There were other questionable calls I have not listed, but that particular 3rd-down call allowed Alabama to score a touchdown instead of kicking a field-goal, making it a ten point game instead of a six point game. Facing a high-powered offense and down two possessions, the game was basically over at that point, as Georgia could not run their own offense.

Georgia might have lost the game either way, but we will never know because the officials dictated the outcome of the game. The fact that the referee crew felt the need to review a clear touchdown catch by Jermaine Burton in the second-quarter while not reviewing a questionable catch by an Alabama wide-receiver on a third quarter spoke volumes about the agenda they held on the evening.

A common refrain among SEC fans watching Alabama football games is “the checks come out of Birmingham.” As a conference with a product that is worth billions of dollars in revenue, it should bother you that people consistently wonder if the integrity of SEC Football games is corrupted by bias.

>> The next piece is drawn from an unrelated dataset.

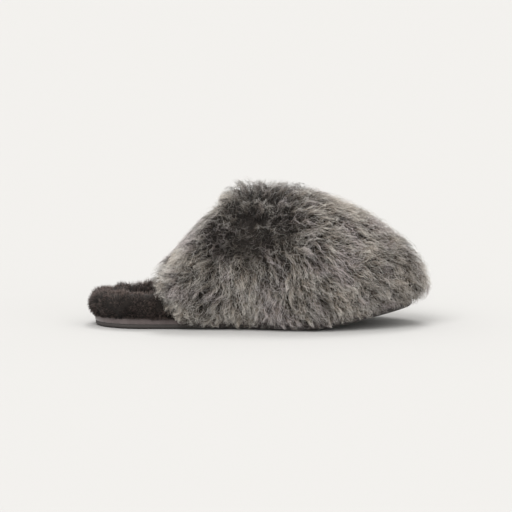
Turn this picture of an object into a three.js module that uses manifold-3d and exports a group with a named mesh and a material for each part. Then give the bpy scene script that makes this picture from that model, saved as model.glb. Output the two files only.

I understand that the conference’s officials are humans who are bound to make human errors from time to time, but if it was just incompetence at play then the results of that incompetence would not always favor teams from the state of Alabama.

Nobody is asking for the SEC officials to do anything unfair towards any team. I am simply asking that you for once call a game fairly towards both sides involved.

Georgia may or may not be able to beat Alabama during a fairly called game. I would love to watch that game and find out.

They will never, ever beat the Alabama and a crew full of conference officials who are actively working against them.